Effect of Quenching Temperature on Tensile Strength and Fatigue Behavior of an EA4T Steel

In this study, forged EA4T steel specimens are subjected to three quenching temperatures of 800, 860, and 900 °C. Microhardness tester, laser scanning confocal microscopy, and scanning electron microscopy (SEM) are employed to measure microhardness, metallographic structure, and fatigue fracture characteristics, respectively. Heat treatment is found to be necessary to improve mechanical properties and fatigue behavior of initial forgings, and the effects of microstructure and defect are significant. Hence, considering variations of grain types and roughness between the initial forgings and heat-treated specimens, the fatigue property with defects are modified for roughness-affected axles by an improved KT diagram. The results indicate that the samples quenching at 860 °C achieved better fatigue performance due to the presence of fine polygonal ferrite (PF), bainite, as well as martensite.

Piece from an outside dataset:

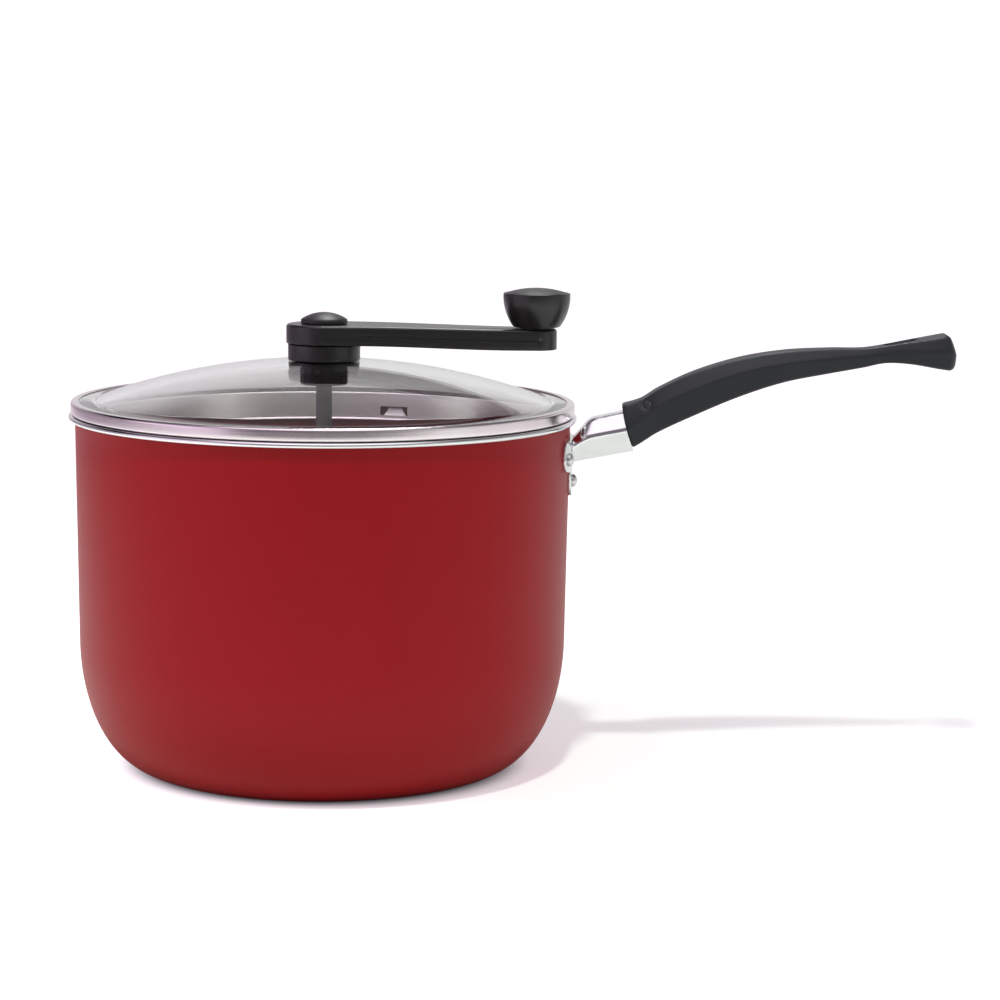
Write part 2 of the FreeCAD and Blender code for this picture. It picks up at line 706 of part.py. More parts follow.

The fatigue life prediction error for the roughness-affected axle is between 16 and 18%. All of the fracture mechanism, grain size, and dislocation slip with different quenching temperatures affecting the fatigue performance are analyzed. Because the volume fraction of the martensite and bainite is significantly higher reaching 57.48% and more refined grains are obtained, the dislocation slip to the surface is delayed at the quenching temperature of 860 °C. Thus, the fatigue behavior is superior. Moreover, the yield strength increased by 22% compared to that of the initial forgings. Studies on the effect of the heat treatment process on fatigue behavior of EA4T steel contribute with a practical reference to the engineering application of high-speed rail axles.